New to the board, need to whine

iVillage Member
Registered: 04-07-2003
New to the board, need to whine
3
Mon, 06-09-2003 - 11:27am
Hi Everyone, My name is Julie, I've been with DH for 5 years and he is still not ready.

Every single time we talk about TTC, he always comes up with a new reason to wait.

First it was, well let get decent vehicles first. Done. Well lets get a house first. Done. Well lets save our money and get a bigger house first. Come on now!

I finaly got the real reason out of him this weekend. He fessed up that he does not want to have a child now for selfish reason. Says that he works six days a week as it is and doesn't want his only free day to go toward the child!!!! In other words he is going to miss out on golf and football. What the hell is that? Am I crazy to be raggin ticked off?!?! We discussed children before we were married, and we both agreed on the time frame and how many. Well we are way past the time frame now and I simply do not know what to do. My mother already passed awat last summer, my fathers health isn't too well, and they are all I had. Is it wrong that I want to have a child now so my father can meet his first grandchild!

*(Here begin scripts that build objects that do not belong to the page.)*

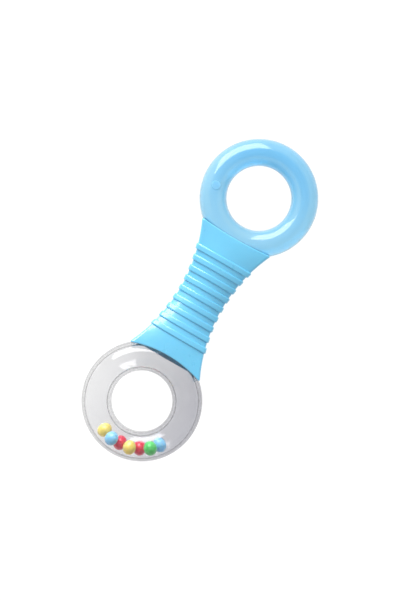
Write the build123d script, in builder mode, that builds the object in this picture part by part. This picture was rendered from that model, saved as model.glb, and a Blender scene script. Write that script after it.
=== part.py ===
from build123d import *

import math
import os

# Hand rattle for a baby, about 160 mm long, lying on its back.
#
# Two rings stand one at each end of a ribbed grip. One ring is a clear hollow
# tube in which seven small balls roll. The other is a soft teether ring, a
# welded skin filled with water. The grip is two half shells. They close on a
# flat tongue that each ring carries, and four moulded pegs hold them together.
#
# Frame, in millimetres: +Y runs along the grip towards the teether ring, +Z is
# up through the thickness, and the origin is below the middle of the overall
# length, on the surface that the rattle lies on.

# ---- Driving dimensions -------------------------------------------------------
OVERALL_LENGTH = 160.0

RATTLE_OUTER_R = 27.35
RATTLE_INNER_R = 13.7
RATTLE_DEPTH = 15.2
CHANNEL_WIDTH = 9.5          # the space in which the balls run, across the tube
CHANNEL_DEPTH = 12.2         # and through its thickness
CHANNEL_FACE_R = 6.2         # its front and back are arched like the tube's, so it shows the balls round
CHANNEL_ROUND = 2.2

TEETHER_OUTER_R = 26.9
TEETHER_INNER_R = 14.6
TEETHER_DEPTH = 12.2
SKIN = 1.6                   # wall of the soft teether ring

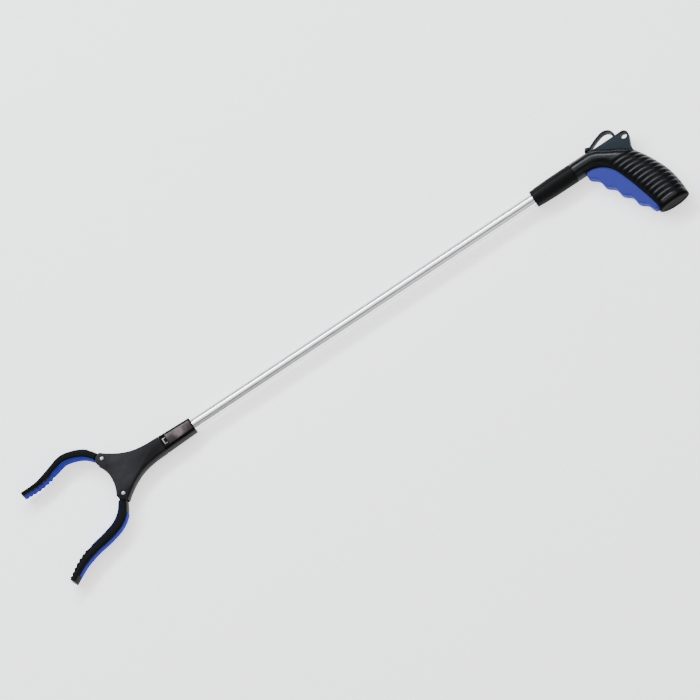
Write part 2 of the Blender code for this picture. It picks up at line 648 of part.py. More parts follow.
def fin_outline():
    """Plate above the hump: along the top, round the hang eye, down to the grip and back inside the shell."""
    lip = arc(EYE, EYE_LIP_R, 88, -38, 8)
    lower = [bend_point(degrees, FIN_INSET) for degrees in (10, 20, 30, 40, 55, 70, 80)]
    return [(604.0, FIN_TOP), (640.0, FIN_TOP)] + lip + [(645.6, -11.0), (646.0, -17.0)] + lower


def make_shell(name, side, look):
    made = node(name, place_z(loft(handle_rings()), side), look, DESIGN)
    slot = [(603.6, 30.0), (665.0, 30.0), (665.0, -11.0), (650.5, -11.0), (647.5, -17.5), (643.8, -17.5)]
    slot += [bend_point(degrees, FIN_INSET + 0.35) for degrees in (5, 10, 20, 30, 40, 55, 70, 80)]
    slot += [(603.6, 7.9)]
    cut(made, prism(slot, -FIN_Z - GAP, FIN_Z + GAP))
    join(made, place_z(prism(skirt_outline(), SKIRT_INSIDE, SKIRT_OUTSIDE), side))
    for x, y, top in SCREWS:
        join(made, place_z(disc((x, y), 3.3, 0.15, top, 20), side))
    join(made, place_z(disc(TRIGGER_PIVOT, 3.4, TRIGGER_Z + 0.4, 10.2, 20), side))
    cut(made, place_z(disc(TRIGGER_PIVOT, 2.0, 0.0, 9.3, 20), side))
    for x, y, top in SCREWS:
        if side > 0:
            cut(made, disc((x, y), 1.3, -1.0, 7.5, 16))
        else:
            cut(made, standing([(1.0, 1.5), (-top + 0.8, 1.5), (-top + 0.8, 2.9), (-20.0, 2.9)], (x, y), 20))
    return made


def make_handle():
    gloss = material("handle_gloss_black", (0.035, 0.038, 0.042), 0.22)
    matt = material("sleeve_matt_black", (0.035, 0.035, 0.037), 0.5)
    plate = material("plate_grey_black", (0.06, 0.066, 0.07), 0.35)
    steel = material("screw_steel", (0.5, 0.5, 0.51), 0.3, 1.0)
    make_shell("handle_shell_front", 1, gloss)
    make_shell("handle_shell_back", -1, gloss)
    sleeve = pipe([(SLEEVE_FRONT, 8.6), (SLEEVE_FRONT + 1.6, 9.6), (536.0, 9.9), (552.0, 10.5),
                   (SEAM_X - 0.1, BARREL_R)], TUBE_R + 0.25, 36)
    made = node("barrel_sleeve", sleeve, matt, DESIGN)
    cut(made, turned([(SHELL_FRONT - 0.4, SPIGOT_R + 0.25), (SEAM_X + 1, SPIGOT_R + 0.25)], 36))
    make_hang_plate(plate)
    make_end_cap(gloss)
    for index, (x, y, top) in enumerate(SCREWS, 1):
        profile = [(-top - 0.6, 2.2), (-top - 0.2, 2.6), (-top + 0.6, 2.6), (-top + 0.6, 1.1), (6.5, 1.1)]
        node(f"shell_screw_{index}", standing(profile, (x, y), 16), steel, DESIGN)
    node("trigger_pin", standing([(-9.1, 1.75), (9.1, 1.75)], TRIGGER_PIVOT, 20), steel, DESIGN)


def make_hang_plate(look):
    """Flat plate with the hang eye, and the belt clip that springs back over the sleeve."""
    made = node("hang_plate", prism(fin_outline(), -FIN_Z, FIN_Z), look, DESIGN)
    cut(made, disc(EYE, EYE_R, -9, 9, 28))
    middle = spline([(636.0, 6.0), (636.7, 11.4), (634.6, 16.3), (628.5, 18.7), (620.0, 16.8),
                     (608.0, 11.8)], 4)
    outward = normals_of(middle, -1)
    thick = np.interp(np.linspace(0, 1, len(middle)), [0, 0.25, 0.5, 1], [3.2, 2.4, 1.8, 1.5])
    rings = [bar_ring(np.array(p) - n * t / 2, np.array(p) + n * t / 2, FIN_Z, 0.25)
             for p, n, t in zip(middle, outward, thick)]
    join(made, loft(rings))
    barb = [(601.2, 11.0), (608.4, 11.1), (609.2, 12.6), (604.6, 14.4), (603.6, 14.2)]
    join(made, prism(barb, -FIN_Z, FIN_Z))


def cap_ring(y, inset):
    (middle, _), _, half, depth = grip_section(max(y, -91.0))
    row = []
    for angle in np.radians(np.arange(0, 360, 10)):
        row.append((middle + (half - inset) * math.cos(angle), y, (depth - inset) * math.sin(angle)))
    return row


def make_end_cap(look):
    made = node("grip_end_cap", loft([cap_ring(SHELL_BOTTOM - GAP, 0.4), cap_ring(SHELL_BOTTOM - 0.8, 0.0),
                                      cap_ring(CAP_BOTTOM + 1.4, 0.1), cap_ring(CAP_BOTTOM + 0.4, 0.7),
                                      cap_ring(CAP_BOTTOM, 2.0)]), look, DESIGN)
    plug = [(648.0, SHELL_BOTTOM - 1.0), (662.0, SHELL_BOTTOM - 1.0), (662.0, -84.0), (648.0, -84.0)]
    join(made, prism(plug, -7.0, 7.0))


# ---------------------------------------------------------------- trigger
def trigger_front():
    """Finger side: a slanting line with a wave of one finger's pitch."""
    start, along, outward = np.array((589.6, -6.6)), np.array((0.443, -0.897)), np.array((-0.897, -0.443))
    line = []
    for run in np.arange(7.0, 84.1, 2.2):
        wave = 2.3 - 0.033 * run + FINGER_DEEP * math.cos(2 * math.pi * (run - 9.0) / FINGER_PITCH)
        line.append(tuple(start + along * run + outward * wave))
    return line


def make_trigger():
    blue = material("trigger_blue", (0.07, 0.1, 0.44), 0.38)
    steel = material("link_pin_steel", (0.6, 0.6, 0.61), 0.25, 1.0)
    outline = [(595.0, -9.0), (591.4, -9.8)] + trigger_front() + [(629.6, -85.6), (632.0, -86.6)]
    outline += arc(TRIGGER_PIVOT, 5.0, 262, 372, 9)
    outline += spline([(646.5, -74.0), (641.0, -60.0), (634.5, -44.0), (626.0, -27.5), (616.5, -14.5),
                       (608.0, -9.4)], 3)
    body = prism(outline, -TRIGGER_Z, TRIGGER_Z)
    rim = [edge for edge in body.edges if abs(edge.verts[0].co.z - edge.verts[1].co.z) < 0.01]
    made = node("trigger", bevelled(body, rim, 1.2), blue, TRIGGER)
    ears = arc(LINK, 2.6, 0, 180, 10) + [(590.8, -12.0), (600.0, -12.0)]
    join(made, prism(ears, -4.2, 4.2))
    rod_slot = [(580.0, -12.5), (590.4, -12.5), (590.4, -17.0), (600.6, -17.0), (600.6, 4.0), (580.0, 4.0)]
    cut(made, prism(rod_slot, -2.1, 2.1))
    cut(made, disc(LINK, LINK_R + 0.15, -9, 9, 20))
    cut(made, disc(TRIGGER_PIVOT, 2.0, -9, 9, 20))
    node("link_pin", standing([(-4.6, LINK_R), (4.6, LINK_R)], LINK, 16), steel, TRIGGER)


# ---------------------------------------------------------------- whole object
make_shaft()
make_rod_end()
make_collar()
make_head()
make_crosshead()
make_jaw(1, "upper")
make_jaw(-1, "lower")
make_handle()
make_trigger()


def centre_on_base():
    """Puts the frame's origin under the middle of the object, on the surface it lies on."""
    bpy.context.view_layer.update()
    graph = bpy.context.evaluated_depsgraph_get()
    low, high = Vector((1e9,) * 3), Vector((-1e9,) * 3)
    for obj in bpy.data.objects:
        if obj.type != "MESH" or obj.hide_render:
            continue
        seen = obj.evaluated_get(graph)
        for corner in seen.data.vertices:
            point = seen.matrix_world @ corner.co
            low = Vector(map(min, low, point))
            high = Vector(map(max, high, point))
    DESIGN.location = (-(low.x + high.x) / 2, -(low.y + high.y) / 2, -low.z)


centre_on_base()
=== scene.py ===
"""Looks of the reacher grabber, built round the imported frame.

Shapes are written in the design's millimetres (X along the tube from the jaw rivets, Y towards the hang
eye, Z the jaws' width) and moved into the row frame when a mesh is made.
"""
import json
import math

import bmesh
import bpy
import numpy as np
from mathutils import Matrix, Vector


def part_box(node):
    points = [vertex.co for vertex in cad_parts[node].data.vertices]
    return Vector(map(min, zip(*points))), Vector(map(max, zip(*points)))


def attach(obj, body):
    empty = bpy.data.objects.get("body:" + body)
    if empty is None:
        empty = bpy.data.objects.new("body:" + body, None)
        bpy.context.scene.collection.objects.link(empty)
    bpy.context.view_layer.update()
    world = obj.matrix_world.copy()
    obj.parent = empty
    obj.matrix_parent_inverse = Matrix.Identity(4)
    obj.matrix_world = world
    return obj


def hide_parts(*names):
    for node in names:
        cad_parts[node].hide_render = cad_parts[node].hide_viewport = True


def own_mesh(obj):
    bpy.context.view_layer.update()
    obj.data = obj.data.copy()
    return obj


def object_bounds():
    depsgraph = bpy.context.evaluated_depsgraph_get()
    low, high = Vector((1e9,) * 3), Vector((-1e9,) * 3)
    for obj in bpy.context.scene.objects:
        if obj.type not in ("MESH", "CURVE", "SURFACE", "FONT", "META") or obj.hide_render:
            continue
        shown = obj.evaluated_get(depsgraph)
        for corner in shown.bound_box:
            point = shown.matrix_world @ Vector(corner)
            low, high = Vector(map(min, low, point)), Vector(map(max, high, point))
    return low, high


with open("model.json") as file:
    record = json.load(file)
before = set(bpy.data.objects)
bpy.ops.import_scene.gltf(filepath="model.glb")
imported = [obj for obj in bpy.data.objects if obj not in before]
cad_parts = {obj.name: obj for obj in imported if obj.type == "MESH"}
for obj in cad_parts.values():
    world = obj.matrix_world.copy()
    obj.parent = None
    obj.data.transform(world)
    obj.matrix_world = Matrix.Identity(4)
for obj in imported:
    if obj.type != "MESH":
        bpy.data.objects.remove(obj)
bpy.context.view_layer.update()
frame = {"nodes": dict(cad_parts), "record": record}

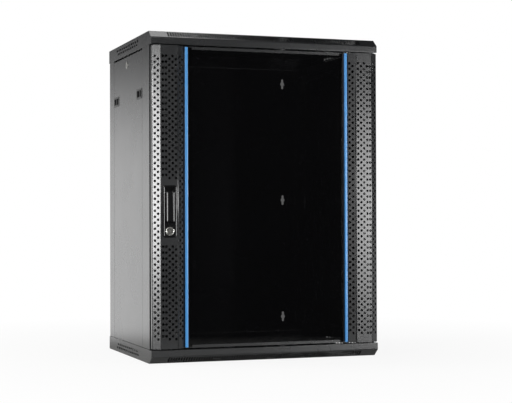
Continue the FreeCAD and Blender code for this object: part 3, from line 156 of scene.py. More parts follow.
def extruded_pvc():
    """Extruded PVC, blue: die lines 0.5 mm apart; the sides are painted darker towards the foot
    as painted shade.
    """
    material, tree, place = new_material("extruded_pvc_blue")
    # the lines are drawn out along the strip's height
    drawn_out = add(tree, "ShaderNodeMapping", {"Scale": (1, 1, 1 / 250)}, place)
    lines = add(tree, NOISE, {"Scale": per_mm(0.5)}, {"Vector": drawn_out})
    broad = add(tree, NOISE, {"Scale": per_mm(60)}, place)
    face = add(tree, MIX, {"Color1": srgb("#377fbb"), "Color2": srgb("#3f87c5")},
               {"Fac": broad})
    # painted shade: the strip's sides are painted dark blue towards the foot, standing for the
    # shade on them
    depth = add(tree, "ShaderNodeSeparateXYZ", links=place).outputs["Y"]
    painted_shade_towards_foot = add(tree, RANGE, {"From Min": FRONT_FACE + STRIP_PAINTED_SHADE[0] * MM,
                                     "From Max": FRONT_FACE + STRIP_PAINTED_SHADE[1] * MM},
                       {"Value": depth})
    colour = add(tree, MIX, {"Color2": srgb("#0c3a66")}, {"Fac": painted_shade_towards_foot, "Color1": face})
    gloss = add(tree, RANGE, NOISE_SPAN | {"To Min": 0.26, "To Max": 0.34}, {"Value": lines})
    relief = add(tree, BUMP, {"Strength": 0.3, "Distance": 0.02 * MM}, {"Height": lines})
    finish_surface(tree, {"Metallic": 0, "IOR": 1.53},
                   {"Base Color": colour, "Roughness": gloss, "Normal": relief})
    return material


def smoked_float_glass():
    """Smoked float glass, toughened: each face mirrors a little and stops 70 % of the light."""
    material, tree, place = new_material("smoked_float_glass")
    waves = add(tree, NOISE, {"Scale": per_mm(260), "Detail": 0}, place)
    gloss = add(tree, RANGE, NOISE_SPAN | {"To Min": 0.02, "To Max": 0.035}, {"Value": waves})
    relief = add(tree, BUMP, {"Strength": 0.1, "Distance": 0.05 * MM}, {"Height": waves})
    finish_surface(tree, {"Metallic": 0, "IOR": 1.5, "Base Color": srgb("#040405"),
                          "Alpha": 0.7}, {"Roughness": gloss, "Normal": relief})
    return material


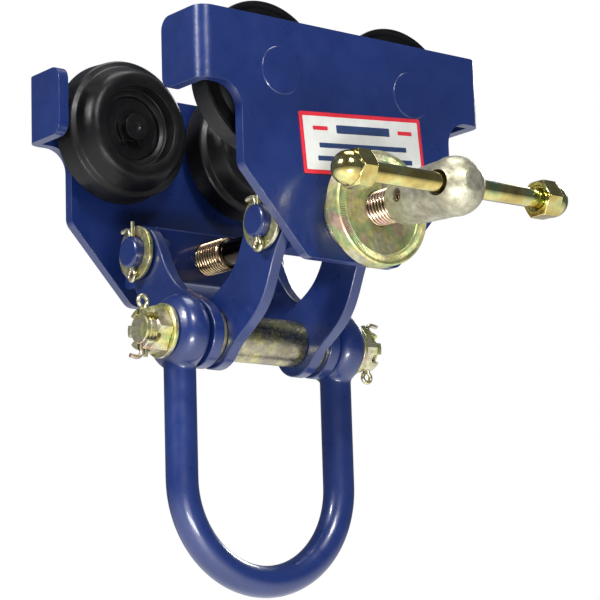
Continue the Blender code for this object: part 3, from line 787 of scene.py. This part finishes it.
def label():
    """The plate stuck a little askew beside the screw: white, red-edged, with plain bars for words."""
    left, top, wide, tall, tilt = -44.5, 12.0, 108.0, 42.5, math.radians(5)
    front, back = low("label_plate").y, high("label_plate").y

    def panel(name, x0, x1, z0, z1, rise, finish, radius=1.5):
        outline = rounded([(x0, -z0, radius), (x1, -z0, radius), (x1, -z1, radius), (x0, -z1, radius)], 4)
        made = add(name, prism(outline, "Y", front - rise, back), (left, 0, top), finish)
        made.rotation_euler.y = -tilt
        creased(made, 30)
        return made

    plate = panel("label_border", 0, wide, 0, tall, 0, "label_red")
    carry(plate, "front_side", "label", "label_plate")
    edge = 2.8
    face = panel("label_face", edge, wide - edge, edge, tall - edge, 0.06, "label_white", 0.8)
    carry(face, "front_side", "label")
    bars = [(0.29, 0.73, 8.2, 14.0, "label_blue"), (0.10, 0.22, 9.6, 12.4, "label_red"),
            (0.80, 0.92, 9.6, 12.4, "label_red"), (0.14, 0.86, 21.0, 24.4, "label_blue"),
            (0.12, 0.90, 30.0, 33.4, "label_blue")]
    for i, (start, stop, upper, lower, finish) in enumerate(bars):
        bar = panel(f"label_bar_{i}", start * wide, stop * wide, upper, lower, 0.1, finish, 0.5)
        carry(bar, "front_side", "label")


# ---------------------------------------------------------------- stage

AZIMUTH, ELEVATION, ROLL = -38.72, -10.62, -1.70      # degrees
BOLT_IN_VIEW = Vector((-29.12, -28.69, -1609.86))     # the bolt's middle as the camera sees it, mm
LENS = 137.0


def camera():
    """A long lens from below and to the left of the handle."""
    a, e, r = (math.radians(v) for v in (AZIMUTH, ELEVATION, ROLL))
    back = Vector((math.sin(a) * math.cos(e), -math.cos(a) * math.cos(e), math.sin(e)))
    right = Vector((math.cos(a), math.sin(a), 0))
    up = back.cross(right)
    right, up = right * math.cos(r) + up * math.sin(r), up * math.cos(r) - right * math.sin(r)
    turn = Matrix((right, up, back)).transposed()
    data = bpy.data.cameras.new("view")
    data.lens = LENS
    data.clip_start, data.clip_end = 0.05, 50
    made = bpy.data.objects.new("view", data)
    bpy.context.collection.objects.link(made)
    made.matrix_world = Matrix.Translation((BOLT - turn @ BOLT_IN_VIEW) * MM) @ turn.to_4x4()
    bpy.context.scene.camera = made


def softbox(name, place, aim, size, power):
    """A square soft light at a point in metres, turned to another."""
    data = bpy.data.lights.new(name, "AREA")
    data.shape = "RECTANGLE"
    data.size, data.size_y = size
    data.energy = power
    made = bpy.data.objects.new(name, data)
    bpy.context.collection.objects.link(made)
    made.location = place
    made.rotation_euler = (Vector(aim) - Vector(place)).to_track_quat("-Z", "Y").to_euler()


def studio():
    """A pale floor well below the hanging trolley, a white surround and soft lights."""
    bpy.ops.mesh.primitive_plane_add(size=12, location=(0, 0, -0.75))
    floor = bpy.context.object
    floor.name = "floor"
    paint = bpy.data.materials.new("floor")
    paint.use_nodes = True
    shader = paint.node_tree.nodes["Principled BSDF"].inputs
    shader["Base Color"].default_value = (0.86, 0.86, 0.86, 1)
    shader["Roughness"].default_value = 0.9
    shader["Emission Color"].default_value = (1, 1, 1, 1)
    shader["Emission Strength"].default_value = 0.3
    floor.data.materials.append(paint)
    world = bpy.data.worlds.new("studio")
    world.use_nodes = True
    bpy.context.scene.world = world
    tree = world.node_tree
    seen = tree.nodes["Background"]
    seen.inputs["Color"].default_value = (1, 1, 1, 1)
    lit = tree.nodes.new("ShaderNodeBackground")
    lit.inputs["Color"].default_value = (0.72, 0.82, 1.0, 1)
    lit.inputs["Strength"].default_value = 0.17
    path = tree.nodes.new("ShaderNodeLightPath")
    mix = tree.nodes.new("ShaderNodeMixShader")
    tree.links.new(path.outputs["Is Camera Ray"], mix.inputs["Fac"])
    tree.links.new(lit.outputs["Background"], mix.inputs[1])
    tree.links.new(seen.outputs["Background"], mix.inputs[2])
    tree.links.new(mix.outputs["Shader"], tree.nodes["World Output"].inputs["Surface"])
    centre = (0, 0, -0.08)
    softbox("front", (-0.5, -1.6, 1.0), centre, (0.5, 0.5), 31)
    softbox("left", (-1.7, -0.1, 0.9), centre, (0.4, 0.4), 38)
    softbox("top", (0.2, -0.1, 1.7), centre, (0.9, 0.9), 16)
    softbox("low", (-0.45, -0.9, -0.6), centre, (0.5, 0.14), 7)
    softbox("right", (1.7, 0.7, 0.8), centre, (0.5, 0.5), 14)
    bpy.context.scene.view_settings.view_transform = "Standard"


def main():
    """Dress every part of the frame, then light and view it."""
    make_materials()
    for place, side in Y_SIDES.items():
        side_plate(place, side)
        nut_block(place, side)
        for word, x_side in X_SIDES.items():
            wheel_set(place, side, word, x_side)
            link(place, side, word, x_side)
            node = f"{place}_{word}_pin_washer"
            washer(node + "_ring", "X", low(node).x, high(node).x, PIN_R + CLEAR, 19.5,
                   (0, side * PIN_Y, SCREW.z), place + "_side", node)
            cotter(f"{place}_{word}_pin_cotter", 90, 1, 11.8, 22, place + "_side")
    load_bolt()
    shackle()
    screw()
    tommy_bar()
    lock_nut()
    label()
    studio()
    camera()


main()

I went to my best friends wedding this weekend and right after she told me she was pregnant, and she found out the day before the wedding. I am so truely happy for her, but extremely jealous, and I feel so bad that I am jealous. We are now the last of our friends not to have children. I feel like such an out cast. I don't want to lose another good friend because I don't fit in anymore.

There are so many reason besides the ones that I've listed that I feel I am completely ready for a child, but I have already made this message long enough. Does anyone have any advise for me on what to do about my husband? I simply think waiting 5 years was long enough, and that his "not being ready" isn't fair at all to me. Thanks for reading, and thanks in advance for your help.

Julie

iVillage Member
Registered: 03-26-2003
Mon, 06-09-2003 - 11:57am
Julie,

Personally, I think you are right to be mad. You obviously did the right/responcible thing by getting reliable vehicles and a house. If it weren't for accidentally getting pregnant with my son (8/1/01), I'm sure my DH would be pulling the same thing and we are 33 and 38 respecitively.

I know most people will say that having a child is a life style change ... So far, having a child has only enhanced what we do and how we see the world. We still travel, do girls night out, etc ... But we also get to go to the zoo, disney world, the science center ... We, also take trips alone. My in-laws are more then eager to babysit.

Maybe if you present it that way, he will be more receptive.

Men are alot more selfish then we are. Maybe you could tell him that as of such and such a date you are going to go off the pill and let him pick the month when you can TTC. I did that with my DH and it worked well ... we are trying for #2 in July! he loves be a daddy =) but it was difficult to AGREE on a month ... so I just let him pick it from March to August because I want to try for a cold weather baby

Good LUCK!

Yvonne

Avatar for jlynna12
iVillage Member
Registered: 03-25-2003
Mon, 06-09-2003 - 1:58pm
Hi Julie, Welcome to the board, but I'm sorry you are so frustrated. You are right to be upset. I would be! Especially considering you had talked about this before you were married. I understand things chnage, but maybe you need to remind him of the conversations you used to have about when and how many. I like Yvonne's idea of telling him to pick the month. Gives them some control. I finally had to just sit my DH down and tell him that we needed to decide when, or I was going to go crazy. In January he finally agreed to a date....which has passed, but tha'ts another long story! haha. Anyway, I think you need to sit him down, explain how upset you are, and go from there. I do think it's unforunate that he is not wanting to for selfish reasons. But, is it better that he's honest rather than have a child and then have it come out? You can work through those feelings before you begin to try...

Best of Luck!

Jlynn (WTT #1, July or Aug 03 (I hope!))

 

           
Jlynn, Momma to Asher and Ada

Avatar for pitzerja
iVillage Member
Registered: 03-25-2003
Mon, 06-09-2003 - 2:06pm
Welcome to the WTT board! Sorry you are frustrated with your DH, I know the feeling very well. Given the facts that you guys clearly discussed this issue before you got married and that you set goals AND have met them, I think you have every right to be irritated with him. Have you laid it all out for him like you just did for us? I agree with the other ladies that you need to make sure he knows how you feel and that you are more than ready to start a family.

All that being said, I have a wonderful, but very selfish DH who adores our one and only child, but definitely feels like he can't do all the things he wants to do. He has gone back and forth on me a billion times about having a #2, I am still hopeful, LOL!